---- MATERIAL PROVIDED

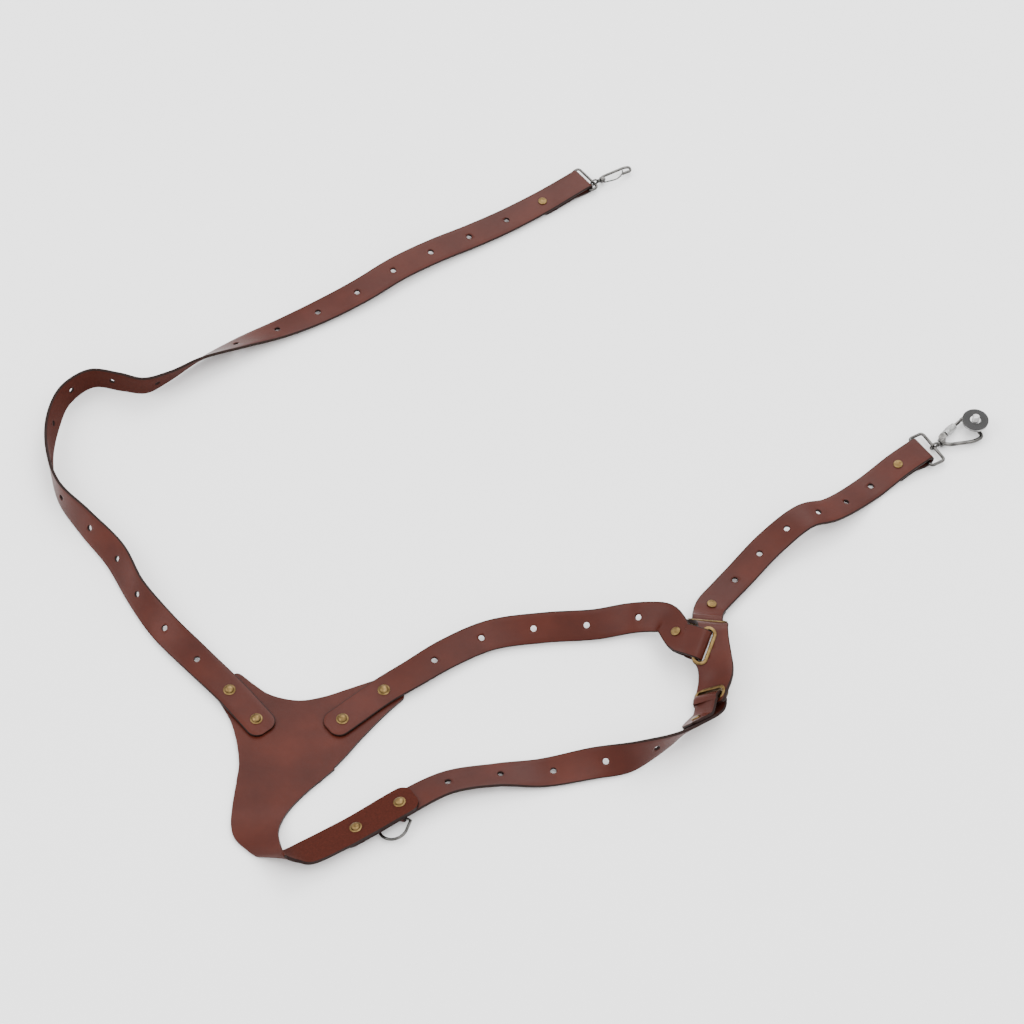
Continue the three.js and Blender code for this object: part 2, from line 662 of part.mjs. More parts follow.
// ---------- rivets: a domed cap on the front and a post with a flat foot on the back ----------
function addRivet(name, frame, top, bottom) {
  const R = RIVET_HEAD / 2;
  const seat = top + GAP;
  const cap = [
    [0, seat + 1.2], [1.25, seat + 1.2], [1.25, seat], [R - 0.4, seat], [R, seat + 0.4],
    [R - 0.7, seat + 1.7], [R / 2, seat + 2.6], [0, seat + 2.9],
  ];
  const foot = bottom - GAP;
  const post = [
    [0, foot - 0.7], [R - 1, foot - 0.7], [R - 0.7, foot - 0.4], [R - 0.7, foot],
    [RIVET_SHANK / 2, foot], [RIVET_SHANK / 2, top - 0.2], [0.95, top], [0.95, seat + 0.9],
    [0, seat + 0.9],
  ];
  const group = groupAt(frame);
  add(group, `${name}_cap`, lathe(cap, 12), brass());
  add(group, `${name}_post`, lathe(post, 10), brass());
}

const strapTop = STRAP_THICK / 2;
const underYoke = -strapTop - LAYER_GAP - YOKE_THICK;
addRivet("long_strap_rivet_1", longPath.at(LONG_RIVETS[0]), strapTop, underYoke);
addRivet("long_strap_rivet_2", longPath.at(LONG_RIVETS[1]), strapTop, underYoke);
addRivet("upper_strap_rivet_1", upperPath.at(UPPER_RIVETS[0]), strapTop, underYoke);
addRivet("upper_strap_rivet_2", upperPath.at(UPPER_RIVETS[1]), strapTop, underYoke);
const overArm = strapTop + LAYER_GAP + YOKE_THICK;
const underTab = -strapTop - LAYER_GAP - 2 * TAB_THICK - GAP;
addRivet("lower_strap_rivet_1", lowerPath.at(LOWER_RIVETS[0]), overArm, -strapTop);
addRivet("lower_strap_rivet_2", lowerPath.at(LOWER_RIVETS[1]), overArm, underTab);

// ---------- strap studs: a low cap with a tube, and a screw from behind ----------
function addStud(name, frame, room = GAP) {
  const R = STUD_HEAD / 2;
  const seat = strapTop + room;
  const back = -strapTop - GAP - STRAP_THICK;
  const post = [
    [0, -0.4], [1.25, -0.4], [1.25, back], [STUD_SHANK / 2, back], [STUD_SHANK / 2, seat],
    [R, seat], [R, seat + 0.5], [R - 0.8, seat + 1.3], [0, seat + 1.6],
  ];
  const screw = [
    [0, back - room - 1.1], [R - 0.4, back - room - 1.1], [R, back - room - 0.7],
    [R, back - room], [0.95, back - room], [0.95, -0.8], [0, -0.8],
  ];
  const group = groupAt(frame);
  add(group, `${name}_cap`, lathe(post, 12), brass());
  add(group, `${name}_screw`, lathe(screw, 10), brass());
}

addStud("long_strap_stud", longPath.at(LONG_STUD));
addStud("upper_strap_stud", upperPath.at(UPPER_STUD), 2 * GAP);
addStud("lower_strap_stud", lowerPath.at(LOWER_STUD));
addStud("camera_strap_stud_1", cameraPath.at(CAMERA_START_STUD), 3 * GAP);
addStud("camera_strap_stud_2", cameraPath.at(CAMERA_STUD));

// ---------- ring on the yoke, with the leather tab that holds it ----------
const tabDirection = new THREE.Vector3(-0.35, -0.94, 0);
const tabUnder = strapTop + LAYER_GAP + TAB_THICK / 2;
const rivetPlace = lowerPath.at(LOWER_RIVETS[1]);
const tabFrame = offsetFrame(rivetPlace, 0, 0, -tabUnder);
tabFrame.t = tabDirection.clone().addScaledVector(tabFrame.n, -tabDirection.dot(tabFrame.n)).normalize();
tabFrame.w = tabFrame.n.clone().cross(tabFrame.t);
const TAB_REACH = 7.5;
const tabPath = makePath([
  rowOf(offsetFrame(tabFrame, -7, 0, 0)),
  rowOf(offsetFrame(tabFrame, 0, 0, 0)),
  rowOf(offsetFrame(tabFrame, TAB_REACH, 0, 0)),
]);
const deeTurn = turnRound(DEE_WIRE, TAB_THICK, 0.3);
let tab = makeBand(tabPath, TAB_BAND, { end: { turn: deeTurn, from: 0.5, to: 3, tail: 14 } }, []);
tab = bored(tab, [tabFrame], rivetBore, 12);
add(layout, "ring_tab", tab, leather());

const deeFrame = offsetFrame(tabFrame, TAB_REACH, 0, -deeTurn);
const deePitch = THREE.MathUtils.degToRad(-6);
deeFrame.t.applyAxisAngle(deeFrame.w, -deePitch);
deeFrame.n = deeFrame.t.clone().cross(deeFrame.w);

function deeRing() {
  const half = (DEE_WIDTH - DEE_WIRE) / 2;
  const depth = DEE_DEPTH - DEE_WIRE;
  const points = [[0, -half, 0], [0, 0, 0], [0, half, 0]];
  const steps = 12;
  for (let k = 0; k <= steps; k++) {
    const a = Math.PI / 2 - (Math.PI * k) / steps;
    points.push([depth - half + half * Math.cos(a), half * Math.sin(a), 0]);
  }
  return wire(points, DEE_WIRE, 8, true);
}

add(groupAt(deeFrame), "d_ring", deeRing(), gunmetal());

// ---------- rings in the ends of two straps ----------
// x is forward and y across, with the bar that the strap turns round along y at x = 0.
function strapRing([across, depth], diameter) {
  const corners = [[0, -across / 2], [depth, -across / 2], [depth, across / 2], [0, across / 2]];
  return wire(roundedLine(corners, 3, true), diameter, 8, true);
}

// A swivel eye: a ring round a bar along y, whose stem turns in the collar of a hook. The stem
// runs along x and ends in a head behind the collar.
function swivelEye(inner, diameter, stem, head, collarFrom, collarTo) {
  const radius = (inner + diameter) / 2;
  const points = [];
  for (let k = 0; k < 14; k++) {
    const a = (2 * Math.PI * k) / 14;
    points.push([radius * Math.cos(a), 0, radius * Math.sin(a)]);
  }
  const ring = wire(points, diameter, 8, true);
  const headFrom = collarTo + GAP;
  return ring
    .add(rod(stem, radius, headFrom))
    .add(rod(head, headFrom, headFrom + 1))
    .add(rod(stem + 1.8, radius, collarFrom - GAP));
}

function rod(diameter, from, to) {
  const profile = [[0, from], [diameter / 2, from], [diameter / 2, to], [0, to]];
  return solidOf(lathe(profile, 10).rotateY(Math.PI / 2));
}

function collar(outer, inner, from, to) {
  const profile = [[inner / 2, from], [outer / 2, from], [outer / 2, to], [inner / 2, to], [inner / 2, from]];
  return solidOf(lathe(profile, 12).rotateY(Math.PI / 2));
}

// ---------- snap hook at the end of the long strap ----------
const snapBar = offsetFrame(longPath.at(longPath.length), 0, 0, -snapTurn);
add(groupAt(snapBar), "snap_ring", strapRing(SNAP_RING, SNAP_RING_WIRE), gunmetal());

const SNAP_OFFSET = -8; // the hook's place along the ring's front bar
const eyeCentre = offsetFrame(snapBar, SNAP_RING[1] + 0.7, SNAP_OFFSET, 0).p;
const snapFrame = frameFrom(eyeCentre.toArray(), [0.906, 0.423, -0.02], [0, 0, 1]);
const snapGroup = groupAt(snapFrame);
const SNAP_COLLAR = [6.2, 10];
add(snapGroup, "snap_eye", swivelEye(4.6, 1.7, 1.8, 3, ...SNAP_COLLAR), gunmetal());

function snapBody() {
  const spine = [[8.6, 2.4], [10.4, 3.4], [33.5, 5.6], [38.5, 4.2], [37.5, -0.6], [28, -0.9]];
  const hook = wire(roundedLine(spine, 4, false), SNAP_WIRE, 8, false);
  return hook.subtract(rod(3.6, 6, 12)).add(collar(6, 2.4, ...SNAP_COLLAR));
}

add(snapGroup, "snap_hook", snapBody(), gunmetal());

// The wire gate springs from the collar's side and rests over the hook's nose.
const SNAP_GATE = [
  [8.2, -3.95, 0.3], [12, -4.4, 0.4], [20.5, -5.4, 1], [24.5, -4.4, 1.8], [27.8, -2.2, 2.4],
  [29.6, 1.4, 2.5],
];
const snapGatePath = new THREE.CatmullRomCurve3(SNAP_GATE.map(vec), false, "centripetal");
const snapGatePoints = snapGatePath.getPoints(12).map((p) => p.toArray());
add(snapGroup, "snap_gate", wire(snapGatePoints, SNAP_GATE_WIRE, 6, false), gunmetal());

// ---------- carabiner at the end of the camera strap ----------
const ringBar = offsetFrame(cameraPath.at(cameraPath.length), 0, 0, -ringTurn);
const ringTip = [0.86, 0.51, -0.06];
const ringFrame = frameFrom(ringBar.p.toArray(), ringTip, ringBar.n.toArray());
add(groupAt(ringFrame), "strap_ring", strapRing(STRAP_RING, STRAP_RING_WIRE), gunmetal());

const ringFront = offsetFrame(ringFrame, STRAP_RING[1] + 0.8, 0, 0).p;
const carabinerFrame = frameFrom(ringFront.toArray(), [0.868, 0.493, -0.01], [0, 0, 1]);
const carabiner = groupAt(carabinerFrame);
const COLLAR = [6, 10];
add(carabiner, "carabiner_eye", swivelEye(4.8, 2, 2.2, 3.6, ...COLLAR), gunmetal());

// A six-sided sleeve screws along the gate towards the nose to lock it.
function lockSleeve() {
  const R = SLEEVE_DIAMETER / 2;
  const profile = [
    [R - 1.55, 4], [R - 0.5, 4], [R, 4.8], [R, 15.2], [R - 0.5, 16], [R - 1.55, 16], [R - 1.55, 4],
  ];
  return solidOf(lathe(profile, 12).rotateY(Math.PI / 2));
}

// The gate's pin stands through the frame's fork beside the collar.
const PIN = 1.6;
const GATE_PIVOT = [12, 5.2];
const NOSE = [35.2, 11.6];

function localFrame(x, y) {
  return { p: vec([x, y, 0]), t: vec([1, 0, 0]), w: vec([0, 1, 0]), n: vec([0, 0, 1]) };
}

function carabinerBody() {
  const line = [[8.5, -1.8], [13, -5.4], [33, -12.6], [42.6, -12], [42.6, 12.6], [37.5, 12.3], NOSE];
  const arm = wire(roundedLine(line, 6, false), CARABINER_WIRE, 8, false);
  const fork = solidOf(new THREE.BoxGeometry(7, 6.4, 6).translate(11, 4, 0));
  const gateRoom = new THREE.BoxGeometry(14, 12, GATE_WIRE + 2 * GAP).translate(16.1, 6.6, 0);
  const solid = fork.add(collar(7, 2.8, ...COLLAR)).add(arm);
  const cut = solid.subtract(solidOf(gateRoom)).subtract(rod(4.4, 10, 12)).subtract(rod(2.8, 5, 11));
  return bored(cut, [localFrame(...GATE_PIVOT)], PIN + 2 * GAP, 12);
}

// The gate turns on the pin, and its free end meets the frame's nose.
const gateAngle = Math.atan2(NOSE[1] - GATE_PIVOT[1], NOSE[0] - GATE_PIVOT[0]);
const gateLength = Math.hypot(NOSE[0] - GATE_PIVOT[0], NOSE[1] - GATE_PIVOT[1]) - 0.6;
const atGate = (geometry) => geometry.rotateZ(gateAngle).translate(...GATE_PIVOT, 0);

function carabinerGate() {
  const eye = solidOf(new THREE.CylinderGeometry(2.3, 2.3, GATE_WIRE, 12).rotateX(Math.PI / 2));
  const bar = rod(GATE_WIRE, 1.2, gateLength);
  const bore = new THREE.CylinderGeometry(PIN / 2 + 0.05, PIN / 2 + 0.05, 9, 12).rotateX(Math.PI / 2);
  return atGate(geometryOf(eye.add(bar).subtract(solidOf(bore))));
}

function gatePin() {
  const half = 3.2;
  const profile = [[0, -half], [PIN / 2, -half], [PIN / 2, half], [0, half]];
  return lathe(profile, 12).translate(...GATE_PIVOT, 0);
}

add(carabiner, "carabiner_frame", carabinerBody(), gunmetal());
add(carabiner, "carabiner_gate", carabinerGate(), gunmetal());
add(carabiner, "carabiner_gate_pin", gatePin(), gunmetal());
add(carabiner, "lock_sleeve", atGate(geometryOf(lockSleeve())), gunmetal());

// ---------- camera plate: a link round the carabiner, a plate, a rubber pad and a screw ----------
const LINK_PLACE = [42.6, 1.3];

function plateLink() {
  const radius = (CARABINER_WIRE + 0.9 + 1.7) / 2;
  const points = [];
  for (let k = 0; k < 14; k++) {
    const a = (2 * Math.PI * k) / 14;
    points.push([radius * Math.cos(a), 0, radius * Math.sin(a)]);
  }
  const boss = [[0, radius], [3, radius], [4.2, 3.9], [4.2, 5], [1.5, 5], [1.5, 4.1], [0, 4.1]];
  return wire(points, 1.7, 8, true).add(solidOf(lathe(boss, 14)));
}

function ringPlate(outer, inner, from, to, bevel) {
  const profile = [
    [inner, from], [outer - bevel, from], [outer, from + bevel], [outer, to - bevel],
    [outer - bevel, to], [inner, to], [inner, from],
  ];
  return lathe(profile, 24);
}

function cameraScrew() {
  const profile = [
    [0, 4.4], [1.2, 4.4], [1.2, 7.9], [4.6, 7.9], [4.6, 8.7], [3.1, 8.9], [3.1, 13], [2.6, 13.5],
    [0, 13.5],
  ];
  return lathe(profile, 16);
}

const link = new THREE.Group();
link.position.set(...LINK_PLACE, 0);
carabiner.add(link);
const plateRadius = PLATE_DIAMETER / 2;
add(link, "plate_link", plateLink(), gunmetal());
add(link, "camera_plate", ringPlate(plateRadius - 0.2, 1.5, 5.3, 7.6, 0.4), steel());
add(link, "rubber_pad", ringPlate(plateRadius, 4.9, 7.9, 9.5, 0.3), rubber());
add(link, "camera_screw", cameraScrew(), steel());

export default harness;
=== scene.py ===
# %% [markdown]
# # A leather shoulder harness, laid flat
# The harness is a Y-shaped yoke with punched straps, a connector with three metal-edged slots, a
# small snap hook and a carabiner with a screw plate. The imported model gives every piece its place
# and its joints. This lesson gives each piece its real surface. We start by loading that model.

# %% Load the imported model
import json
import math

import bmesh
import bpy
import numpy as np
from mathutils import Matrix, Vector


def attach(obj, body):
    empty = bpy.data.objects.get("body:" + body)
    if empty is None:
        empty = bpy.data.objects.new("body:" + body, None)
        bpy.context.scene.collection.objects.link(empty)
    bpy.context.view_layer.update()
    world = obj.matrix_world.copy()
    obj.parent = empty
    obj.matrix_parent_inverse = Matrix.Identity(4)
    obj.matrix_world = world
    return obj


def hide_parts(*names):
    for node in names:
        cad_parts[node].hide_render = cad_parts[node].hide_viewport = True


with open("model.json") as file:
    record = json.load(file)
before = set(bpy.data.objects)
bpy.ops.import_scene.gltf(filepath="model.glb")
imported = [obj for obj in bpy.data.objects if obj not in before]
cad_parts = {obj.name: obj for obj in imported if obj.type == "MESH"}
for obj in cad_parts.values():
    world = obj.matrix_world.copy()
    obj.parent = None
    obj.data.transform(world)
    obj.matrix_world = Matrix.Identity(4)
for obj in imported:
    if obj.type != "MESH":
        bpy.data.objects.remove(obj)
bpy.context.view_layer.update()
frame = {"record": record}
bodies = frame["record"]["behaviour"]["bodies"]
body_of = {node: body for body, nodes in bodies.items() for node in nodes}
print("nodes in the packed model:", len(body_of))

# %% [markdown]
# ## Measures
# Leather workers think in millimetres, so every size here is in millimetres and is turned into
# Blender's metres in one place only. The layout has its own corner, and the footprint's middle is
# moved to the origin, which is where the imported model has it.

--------

◆ PROBLEM TO WORK ON
Only the lines from the one with "record = json.load(file)" through the end of the material are wanted; copy them exactly, both ends included.

◆ RESULT FOR THIS TASK
    record = json.load(file)
before = set(bpy.data.objects)
bpy.ops.import_scene.gltf(filepath="model.glb")
imported = [obj for obj in bpy.data.objects if obj not in before]
cad_parts = {obj.name: obj for obj in imported if obj.type == "MESH"}
for obj in cad_parts.values():
    world = obj.matrix_world.copy()
    obj.parent = None
    obj.data.transform(world)
    obj.matrix_world = Matrix.Identity(4)
for obj in imported:
    if obj.type != "MESH":
        bpy.data.objects.remove(obj)
bpy.context.view_layer.update()
frame = {"record": record}
bodies = frame["record"]["behaviour"]["bodies"]
body_of = {node: body for body, nodes in bodies.items() for node in nodes}
print("nodes in the packed model:", len(body_of))

# %% [markdown]
# ## Measures
# Leather workers think in millimetres, so every size here is in millimetres and is turned into
# Blender's metres in one place only. The layout has its own corner, and the footprint's middle is
# moved to the origin, which is where the imported model has it.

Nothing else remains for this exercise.